I manage a computer farm which uses GFS to share
storage. By suggestion of HP we updated the firmware
of our mc data fiber channel switch. It was not
supposed to produce any problem or complication.
However, the cluster machines stopped being able
to fence the switch a week after the update. We didn't
think it was because the update due to the time that
had passed before the problem to occur. Reviewing the
systems, I noticed that it had to do with fencing.

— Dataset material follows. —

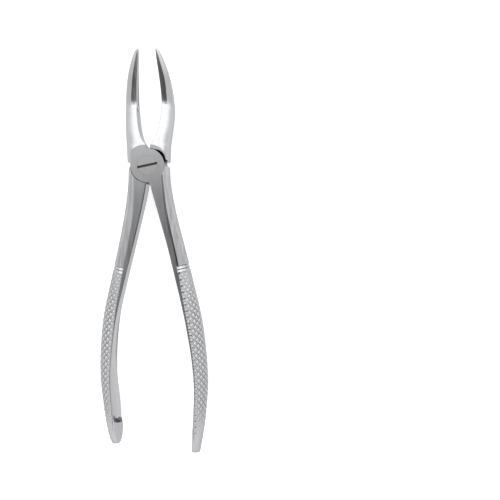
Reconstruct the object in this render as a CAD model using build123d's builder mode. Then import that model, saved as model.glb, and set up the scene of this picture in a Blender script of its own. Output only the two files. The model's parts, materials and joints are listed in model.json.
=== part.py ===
"""Extraction forceps, English pattern: two crossed steel halves lapped at a slotted joint screw.

Millimetres. The origin is on the pivot axis, on the back face of the joint. The beaks point
along +Y, +X is to the right and +Z is up, out of the face that shows the screw's head.
"""
import os
from math import sqrt

from build123d import *

# Joint: where the halves lap, each is cut to half the thickness
joint_thickness = 9.0
disc_radius = 7.1
beak_clearance = 1.25
handle_clearance = 0.25
lap_gap = 0.05
notch_above = 2.2
notch_below = 0.4
notch_undercut = 0.66
crotch_half_gap = 0.9

# Joint screw: it turns in the front half and is threaded into the back half
screw_head_radius = 4.15
screw_head_depth = 1.65
screw_shoulder_radius = 2.5
screw_thread_radius = 2.1
screw_running_gap = 0.05
slot_width = 1.0
slot_depth = 0.9
slot_angle = 11.0

# Handles: the back one is shorter than the front one
handle_length = 122.5
handle_stagger = 4.6
root_reach = 9.1
root_width = 8.2
root_flat = 6.0
grip_reach = 22.85
grip_width = 5.45
grip_depth = 13.5
grip_droop = 2.0
rim_width = 1.3
channel_depth = 2.0
end_rounding = 7.5
end_reach = 20.1
end_width = 3.7
end_tip_share = 0.65

# Shanks, from the joint down to the shoulder of the beak
shank_length = 26.4
shank_drop = 5.0
shank_depth = 7.4
shank_flat = 1.6
shank_reach = 10.7
shank_half_gap = 5.25
shank_roundness = 0.9
shoulder_rounding = 1.6

# Beaks, from the shoulder back up to the tip
beak_length = 24.4
beak_base_depth = 5.2
beak_base_facet = 2.5
beak_inset = 0.06
trough_depth = 1.1
tip_gap = 7.0
tip_width = 1.0
tip_depth = 1.4
tip_facet = 0.4

mid_plane = joint_thickness / 2
slightly = 0.05


def blend(start, end, share):
    """The value that lies the given share of the way from start to end."""
    return start + (end - start) * share


def ellipse_share(left):
    """The half height of an ellipse, as a share, with this share of its half length left to run."""
    return sqrt(1 - (1 - left) ** 2)


def limb_section(side, y, inner, outer, middle, depth, flat, hollow):
    """A slice across one limb: two flats, a convex outer side and a hollow or full inner side."""
    top = middle + depth / 2
    bottom = middle - depth / 2
    crease = inner + flat
    with BuildSketch(Plane.XZ.offset(-y)) as section:
        with BuildLine():
            Line((side * inner, bottom), (side * crease, bottom))
            ThreePointArc((side * crease, bottom), (side * outer, middle), (side * crease, top))
            Line((side * crease, top), (side * inner, top))
            ThreePointArc((side * inner, top), (side * (inner + hollow), middle), (side * inner, bottom))
        make_face()
    return section.sketch


def handle_sections(side, length):
    """Slices of a handle, from its root at the joint's notch to where its end starts to close."""
    # share of the length, of the spread, of the root's bulk, of the deepening, of the channel
    rows = (
        (0.065, 0.00, 1.00, 0.00, slightly),
        (0.170, 0.14, 0.63, 0.00, slightly),
        (0.300, 0.39, 0.37, 0.04, 0.15),
        (0.430, 0.63, 0.24, 0.12, 0.40),
        (0.565, 0.86, 0.15, 0.26, 0.75),
        (0.690, 0.97, 0.04, 0.52, 1.00),
        (0.805, 1.00, 0.00, 0.80, 1.00),
        (0.905, 0.94, 0.00, 0.97, 0.90),
    )
    sections = [
        limb_section(side, -notch_below, root_reach - root_width, root_reach - notch_below,
                     mid_plane, joint_thickness, root_flat, slightly * channel_depth)
    ]
    for along, spread, bulk, swell, hollow in rows:
        outer = blend(root_reach, grip_reach, spread)
        width = blend(grip_width, root_width, bulk)
        sections.append(limb_section(
            side, -along * (length - end_rounding), outer - width, outer,
            mid_plane - grip_droop * swell, blend(joint_thickness, grip_depth, swell),
            blend(rim_width, root_flat, bulk**1.5), channel_depth * hollow))
    return sections + end_sections(side, length)[:1]


def end_sections(side, length):
    """Slices of the handle's last stretch, which closes like a quarter of an ellipse.

    Both sides close in, to a tip that lies inside the outer side by a share of the width."""
    sections = []
    for left in (1.0, 0.8, 0.55, 0.3, 0.12, 0.02):
        full = ellipse_share(left)
        inner = end_reach - end_width * blend(end_tip_share, 1, full)
        sections.append(limb_section(
            side, -(length - end_rounding * left), inner, inner + end_width * full,
            mid_plane - grip_droop, grip_depth * full, rim_width * full,
            slightly * channel_depth * full))
    return sections


def shank_sections(side):
    """Slices of a shank, from the joint's notch down to where its shoulder starts."""
    # share of the length, share of the gap, share of the reach, share of the drop, share of the flat
    rows = (
        (0.33, 0.00, 0.15, 0.00, 1.00),
        (0.46, 0.38, 0.35, 0.06, 0.60),
        (0.59, 0.62, 0.55, 0.26, 0.25),
        (0.80, 0.85, 0.82, 0.70, 0.08),
        (1.00, 1.00, 1.00, 1.00, 0.00),
    )
    sections = [
        limb_section(side, notch_above, crotch_half_gap, root_reach - notch_undercut, mid_plane,
                     joint_thickness, root_flat, -slightly * shank_roundness)
    ]
    for along, gap, reach, drop, flat in rows:
        bulge = shank_roundness * blend(1, slightly, flat)
        sections.append(limb_section(
            side, (shank_length - shoulder_rounding) * along,
            blend(crotch_half_gap, shank_half_gap, gap) + bulge,
            blend(root_reach, shank_reach, reach), mid_plane - shank_drop * drop,
            blend(joint_thickness, shank_depth, drop), blend(shank_flat, root_flat, flat), -bulge))
    return sections


def shoulder_sections(side):
    """Slices of the shoulder, which rounds the shank down to the thickness of the beak."""
    sections = []
    for left in (1.0, 0.5, 0.15, 0.0):
        full = ellipse_share(left)
        bulge = shank_roundness * blend(slightly, 1, full)
        sections.append(limb_section(
            side, shank_length - shoulder_rounding * left, shank_half_gap + bulge, shank_reach,
            mid_plane - shank_drop, blend(beak_base_depth, shank_depth, full), shank_flat, -bulge))
    return sections


def beak_sections(side):
    """Slices of a beak, from inside the shank's shoulder to the tip."""
    # share of the length, of the closing in, of the outer taper, of the thinning, of the rise
    rows = (
        (-0.15, 0.05, 0.02, 0.00, 0.05),
        (0.02, 0.00, 0.00, 0.00, 0.00),
        (0.30, 0.14, 0.09, 0.18, 0.22),
        (0.58, 0.46, 0.31, 0.46, 0.56),
        (0.84, 0.86, 0.67, 0.80, 0.86),
        (0.96, 0.98, 0.92, 0.95, 0.97),
        (1.00, 1.00, 1.06, 1.10, 1.00),
    )
    sections = []
    for along, closing, taper, thinning, rise in rows:
        sections.append(limb_section(
            side, shank_length + beak_length * along,
            blend(shank_half_gap + beak_inset, tip_gap / 2, closing),
            blend(shank_reach - beak_inset, tip_gap / 2 + tip_width, taper),
            mid_plane - shank_drop * (1 - rise), blend(beak_base_depth, tip_depth, thinning),
            blend(beak_base_facet, tip_facet, taper), blend(trough_depth, slightly, thinning)))
    return sections


def forceps_half(length, plate_bottom, clear_bottom):
    """One half: beak on the left, handle on the right and a lapped disc between them."""
    with BuildPart() as half:
        loft(sections=shank_sections(-1))
        loft(sections=shoulder_sections(-1), ruled=True)
        loft(sections=beak_sections(-1))
        loft(sections=handle_sections(1, length))
        loft(sections=end_sections(1, length), ruled=True)
        # The faces of the joint are ground flat
        with BuildSketch(Plane.XY.offset(joint_thickness), Plane.XY.offset(-joint_thickness)):
            Rectangle(3 * root_reach, 2 * disc_radius + 2 * slightly)
        extrude(amount=joint_thickness, mode=Mode.SUBTRACT)
        # The other half's disc turns in this layer
        with BuildSketch(Plane.XY.offset(clear_bottom)):
            Circle(disc_radius + handle_clearance)
            with BuildLine():
                CenterArc((0, 0), disc_radius + beak_clearance, 0, 180)
                Line((-disc_radius - beak_clearance, 0), (disc_radius + beak_clearance, 0))
            make_face()
        extrude(amount=joint_thickness, mode=Mode.SUBTRACT)
        with BuildSketch(Plane.XY.offset(plate_bottom)):
            Circle(disc_radius)
        extrude(amount=mid_plane - lap_gap / 2)
    return half


# The front half holds the screw's head: left beak, right handle, upper layer
upper_bottom = mid_plane + lap_gap / 2
front = forceps_half(handle_length, upper_bottom, upper_bottom - joint_thickness)
with BuildPart() as front_half:
    add(front.part)
    with Locations((0, 0, joint_thickness)):
        CounterBoreHole(screw_shoulder_radius + screw_running_gap, screw_head_radius + screw_running_gap,
                        screw_head_depth, depth=joint_thickness)

# The back half holds the screw's thread: right beak, left handle, lower layer
lower_top = mid_plane - lap_gap / 2
back = forceps_half(handle_length - handle_stagger, 0, lower_top)
with BuildPart() as back_half:
    add(mirror(back.part, about=Plane.YZ, mode=Mode.PRIVATE))
    with Locations((0, 0, lower_top)):
        Hole(screw_thread_radius, depth=joint_thickness)

# The joint screw: thread, running shoulder and slotted head, ground flush with both faces
with BuildPart() as joint_screw:
    with BuildSketch():
        Circle(screw_thread_radius)
    extrude(amount=joint_thickness)
    with BuildSketch(Plane.XY.offset(lower_top)):
        Circle(screw_shoulder_radius)
    extrude(amount=joint_thickness - lower_top)
    with BuildSketch(Plane.XY.offset(joint_thickness)):
        Circle(screw_head_radius)
    extrude(amount=-(screw_head_depth - lap_gap))
    with BuildSketch(Plane.XY.offset(joint_thickness).rotated((0, 0, slot_angle))):
        Rectangle(3 * screw_head_radius, slot_width)
    extrude(amount=-slot_depth, mode=Mode.SUBTRACT)

os.makedirs("parts", exist_ok=True)
front_half.part.label = "front_half"
export_step(front_half.part, "parts/front_half.step")
back_half.part.label = "back_half"
export_step(back_half.part, "parts/back_half.step")
joint_screw.part.label = "joint_screw"
export_step(joint_screw.part, "parts/joint_screw.step")
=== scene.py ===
"""Extraction forceps: two forged steel halves with cross-cut grips, lapped at a slotted screw."""
import json
import math

import bmesh
import bpy
from mathutils import Matrix, Vector


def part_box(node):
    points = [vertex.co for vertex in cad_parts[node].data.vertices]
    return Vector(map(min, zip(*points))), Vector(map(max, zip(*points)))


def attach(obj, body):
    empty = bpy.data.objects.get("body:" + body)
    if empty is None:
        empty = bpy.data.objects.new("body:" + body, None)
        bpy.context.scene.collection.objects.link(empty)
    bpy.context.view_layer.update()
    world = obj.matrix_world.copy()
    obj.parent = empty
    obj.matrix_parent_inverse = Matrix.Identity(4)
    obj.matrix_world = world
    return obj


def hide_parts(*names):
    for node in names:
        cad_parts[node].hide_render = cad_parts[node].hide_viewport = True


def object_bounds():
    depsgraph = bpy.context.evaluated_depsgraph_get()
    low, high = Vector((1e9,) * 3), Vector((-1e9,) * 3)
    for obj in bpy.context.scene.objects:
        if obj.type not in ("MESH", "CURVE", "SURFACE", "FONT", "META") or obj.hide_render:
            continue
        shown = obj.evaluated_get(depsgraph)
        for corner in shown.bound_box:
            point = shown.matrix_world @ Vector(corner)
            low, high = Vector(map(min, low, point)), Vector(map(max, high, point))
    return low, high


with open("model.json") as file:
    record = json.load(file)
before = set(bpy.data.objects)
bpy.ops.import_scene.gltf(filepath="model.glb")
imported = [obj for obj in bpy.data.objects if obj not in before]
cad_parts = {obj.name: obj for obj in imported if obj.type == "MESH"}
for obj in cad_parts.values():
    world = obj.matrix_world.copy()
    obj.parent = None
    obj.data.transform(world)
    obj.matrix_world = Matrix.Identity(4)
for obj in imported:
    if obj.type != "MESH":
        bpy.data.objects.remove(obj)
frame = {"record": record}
cad_low, cad_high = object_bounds()
bpy.ops.object.select_all(action="DESELECT")
mm = 0.001

# --- The steel of both forgings -------------------------------------------------------------------
# Martensitic stainless steel, drop forged, then ground flat on the joint and the handle faces and
# buffed bright elsewhere. Buffing leaves hair-fine marks along each limb and slow bands across it.
bare_steel = (0.555, 0.558, 0.57, 1)
edge_tint = (0.72, 0.72, 0.74, 1)
lengthwise = (1, 0.06, 1)
hair_scale = 2600
streak_scale = 1100
gloss_scale = 900
band_scale = 330
ring_scale = 420


def noise(tree, place, scale, detail, stretch=(1, 1, 1)):
    """A noise pattern in the object's own coordinates, stretched along the axes."""
    mapping = tree.nodes.new("ShaderNodeMapping")
    mapping.inputs["Scale"].default_value = stretch
    tree.links.new(place, mapping.inputs["Vector"])
    pattern = tree.nodes.new("ShaderNodeTexNoise")
    pattern.inputs["Scale"].default_value = scale
    pattern.inputs["Detail"].default_value = detail
    tree.links.new(mapping.outputs["Vector"], pattern.inputs["Vector"])
    return pattern.outputs["Fac"]


def between(tree, value, low, high):
    """The middle stretch of a noise pattern, brought between low and high."""
    change = tree.nodes.new("ShaderNodeMapRange")
    change.inputs["From Min"].default_value = 0.3
    change.inputs["From Max"].default_value = 0.7
    change.inputs["To Min"].default_value = low
    change.inputs["To Max"].default_value = high
    tree.links.new(value, change.inputs["Value"])
    return change.outputs["Result"]


def relief(tree, height, depth, under=None):
    """A normal that follows the height pattern, laid over another relief."""
    bump = tree.nodes.new("ShaderNodeBump")
    bump.inputs["Strength"].default_value = 1
    bump.inputs["Distance"].default_value = depth
    tree.links.new(height, bump.inputs["Height"])
    if under:
        tree.links.new(under, bump.inputs["Normal"])
    return bump.outputs["Normal"]


def turned_rings(tree, place):
    """Rings about the pivot axis, as a face grinder leaves them."""
    rings = tree.nodes.new("ShaderNodeTexWave")
    rings.wave_type = "RINGS"
    rings.rings_direction = "Z"
    rings.inputs["Scale"].default_value = ring_scale
    rings.inputs["Distortion"].default_value = 3
    rings.inputs["Detail"].default_value = 3
    rings.inputs["Detail Scale"].default_value = 2
    tree.links.new(place, rings.inputs["Vector"])
    return rings.outputs["Fac"]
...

I reviewed the fence_mcdata program and discovered a
very slight but annoying modification introduced by
the firmware update. When you ask the switch about
the status of a port it used to answer:
Port Information
Port Number: 0
Name: Name of the port
Blocked: true << or false, depending on the status
Extended Distance: false
Type: gPort
Now it answers
Port Information
Port Number: 0
Name: Name of the port
Blocked: Blocked << or Unblocked, depending on the status
Extended Distance: false
Type: gPort
This simple modification striked down my cluster and I had to modify fence_mcdata
from :
foreach my $line (@lines)
{
my $field = "";
my $b_state = "";
if ( $line =~ /^(.*):\s*(\S*)/ )
{
$field = $1;
$b_state = $2;
}
next unless ( $field eq "Blocked" );
if ( ($block && $b_state eq "true") ||
(!$block && $b_state eq "false") )
{
$fail = 0;
}
last;
}
to:
foreach my $line (@lines)
{
my $field = "";
my $b_state = "";
if ( $line =~ /^(.*):\s*(\S*)/ )
{
$field = $1;
$b_state = $2;
}
next unless ( $field eq "Blocked" );
if ( ($block && $b_state eq "Blocked") ||
(!$block && $b_state eq "Unblocked") )
{
$fail = 0;
}
last;
}
It is a real shame that our distributors didn't tell
us that there were such modifications on the interfaces !!!
It took a lot of time to find out about the problem
and our systems had to work with just one machine
until we found it. THey should't modify their interfaces
unless clearly notifying it to all of their clients.
Bad thing for you, falks at HP: you didn't honor
our priority contract.